Porter County Circuit Court Judge Mary Harper rested her head in her hand when it was announced in her crowded courtroom Thursday who wasn’t the recipient of this year’s Marilyn J. Niequist Memorial Award.

Up until that moment, Harper thought that Tammy O’Neill of Prisoners and Community Together would get the prestigious award, given annually in Porter County to a person who has dedicated his or her life to helping troubled youth.

Harper stayed up late Wednesday night working on a speech honoring O’Neill. She carried the speech into her courtroom, where a large crowd of youth workers, probation officers, prosecutors, attorneys and others gathered for the awards ceremony.
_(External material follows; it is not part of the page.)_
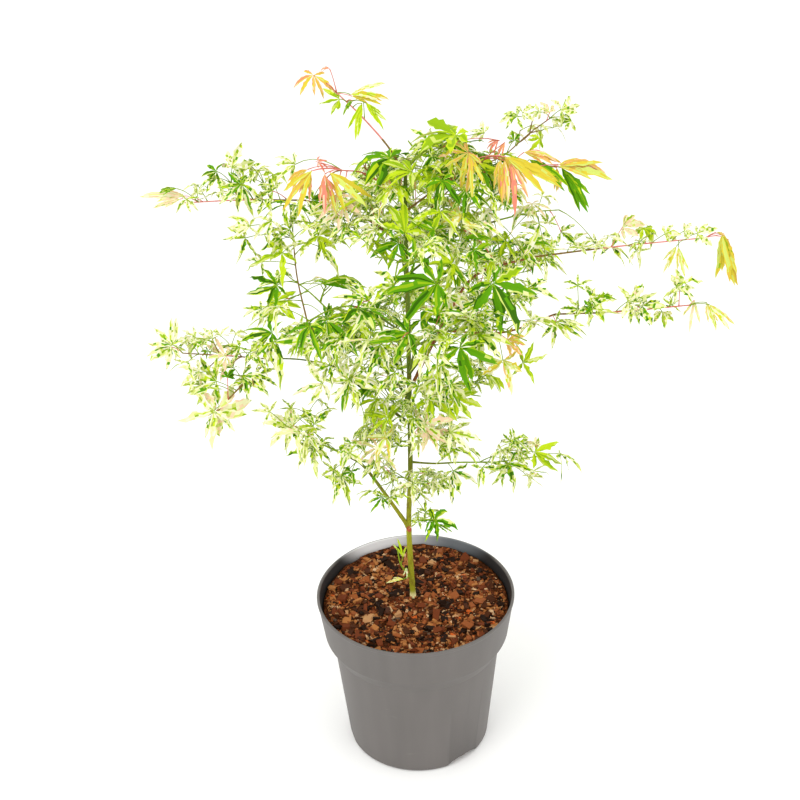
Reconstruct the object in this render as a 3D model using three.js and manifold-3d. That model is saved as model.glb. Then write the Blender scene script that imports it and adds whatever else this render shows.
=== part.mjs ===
// A young variegated palmate maple in a plain round nursery pot.
// Units are millimetres, +Z is up, and the origin is the centre of the pot's flat underside.
// The front of the plant faces -Y. Every bough starts on the centre line of the limb that bears it and is
// cut 0.3 mm clear of it. Every mass of foliage is one stem with twigs and leaves fused on by a seeded rule.
import * as THREE from "three";
import { mergeVertices } from "three/addons/utils/BufferGeometryUtils.js";
import Module from "manifold-3d";

const wasm = await Module();
wasm.setup();

// Clearance between solids that touch on the real plant
const CLEAR = 0.3;
const UP = new THREE.Vector3(0, 0, 1);
const BACK = new THREE.Vector3(0, 1, 0);

// Pot: a thin-walled round nursery pot with a deep collar, a lip and arched drainage notches in its foot
const RIM_RADIUS = 95;
const POT_HEIGHT = 167;
const COLLAR_FOOT_RADIUS = 89;
const COLLAR_FOOT_Z = 126;
const WAIST_RADIUS = 80.5;
const WAIST_Z = 111;
const BASE_RADIUS = 69.5;
const BASE_CHAMFER = 2;
const WALL = 2.2;
const LIP = 3.2;
const NOTCH = { count: 3, first: -52, width: 37, height: 8, depth: 11, steps: 6 };
const ROUND_SIDES = 36;

// Growing medium, filled to a little below the rim and level round the trunk
const MEDIUM_TOP_Z = 153.7;
const MEDIUM_EDGE_Z = 150.5;
const MEDIUM_LEVEL_RADIUS = 62;
const MEDIUM_WALL_GAP = 0.6;

// Trunk: a slender stem with a small root flare, straight but for a slight kink at its lowest fork
const TRUNK_ROUTE = [[-2.5, 8, 154], [-4.5, 6, 236], [-1.5, 3, 312], [0, 1, 446], [0, 1, 530], [1, 1, 592]];
const TRUNK = { foot: 3.7, tip: 1.4, sides: 8, steps: 13 };
const FLARE = { extra: 2.2, height: 16 };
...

But when Porter County Chief Juvenile Probation Officer Amy Beier thanked Lloyd for serving as a “decoy,” all eyes fell on Harper, who sat almost motionless in her bailiff’s chair as her family members, previously hidden in the jury room, filtered into the courtroom.

As Harper’s husband, attorney and judicial candidate David Chidester said, “we pulled a fast one on Mary.”
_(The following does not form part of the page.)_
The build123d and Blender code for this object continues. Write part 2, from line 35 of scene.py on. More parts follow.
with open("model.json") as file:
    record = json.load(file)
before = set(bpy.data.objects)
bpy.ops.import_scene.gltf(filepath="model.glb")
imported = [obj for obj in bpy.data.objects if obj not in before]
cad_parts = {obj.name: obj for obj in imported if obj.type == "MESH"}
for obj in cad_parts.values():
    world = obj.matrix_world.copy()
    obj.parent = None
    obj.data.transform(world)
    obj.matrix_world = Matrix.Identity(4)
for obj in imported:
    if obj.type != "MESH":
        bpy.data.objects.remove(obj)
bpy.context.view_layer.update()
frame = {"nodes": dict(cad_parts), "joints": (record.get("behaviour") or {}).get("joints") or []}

Named in honor of the county’s former chief juvenile probation officer who died at age 50 in 1982, the Niequist Award recognizes someone who has carried on Niequist’s dedication to troubled youth.

In her first six years as circuit court judge, Harper has spearheaded the formation of several major programs affecting youth and their families. Among them are Project Attend, a collaborative effort between the probation office and schools aimed at curtailing truancy in very young students; the Juvenile Summit, a collaborative effort between community agencies and the courts; and a mediation center where families can obtain assistance in settling disputes without having to come before the judge.

But perhaps her most far-reaching endeavor so far has been the establishment of the Family Court, which, despite getting almost no funding from the county, has been recognized statewide as a model program that integrates different court cases affecting the same family.

Harper has also served on the boards of the Family and Youth Services Bureau, the Boys and Girls Clubs, the Portage Mayor’s Commission Against Domestic Violence, the Porter County Early Intervention Planning Team, and the Porter County Community Corrections Advisory Board, among others.

“There’s no stronger applicant (for the award)… than Judge Harper,” Beier said.

Beier described the judge as a community activist who takes a hands-on approach to her work and is usually on the front end of identifying and solving problems.

Dennis Morgan, director of the FYSB, said Porter County has a history of wonderful circuit court judges and that Harper has continued the activism of her predecessor, Raymond Kickbush, who took a political risk when he spearheaded the opening of the new Juvenile Services Center.

“The county is a much richer place for your many contributions,” he said, turning to Harper.

Harper broke into laughter when, after Chidester took the podium, he jokingly took credit himself for creating the Family Court. He also said he “got a hearty chuckle” by seeing his wife work into the night on the speech for O’Neill.

Juvenile Court Magistrate John Shanahan spoke of his and Harper’s annual visits to fifth grade classrooms, where their talks are aimed at keeping kids out of trouble. Shanahan said Harper has a profound interest in the students’ lives.

“I don’t know quite frankly what it is that drives this woman,” he said.

For her part, Harper lauded the staff for juvenile probation, detention and Family Court, saying that the real value of one’s work is “the people around us.”

She also praised every judge in Porter County. Though she is the one who oversees the Family Court, every judge has to participate to make it work, and every judge agreed the program was needed.

Harper said one motivation for the Family Court was her experience in seeing kids accompany their parents to court on charges, and then seeing those same kids charged with the same offenses later as adults. She noted that every child has potential, but she questioned the contributing factors, such as alcoholism, drug use or repeated stresses, that would make a kid truant, and then later turn to crime.

She expressed hope that “with the talent you have in this community,” court programming for troubled families translate to less abuse, less neglect and less truancy.

Past Niequist award winners have included Morgan; Ann Baas, former juvenile probation chief and now with the FYSB; former FYSB worker Mark Lutze of Jackson Township; and Kathy Spears, principal of the Porter County Alternative School, also of Jackson Township.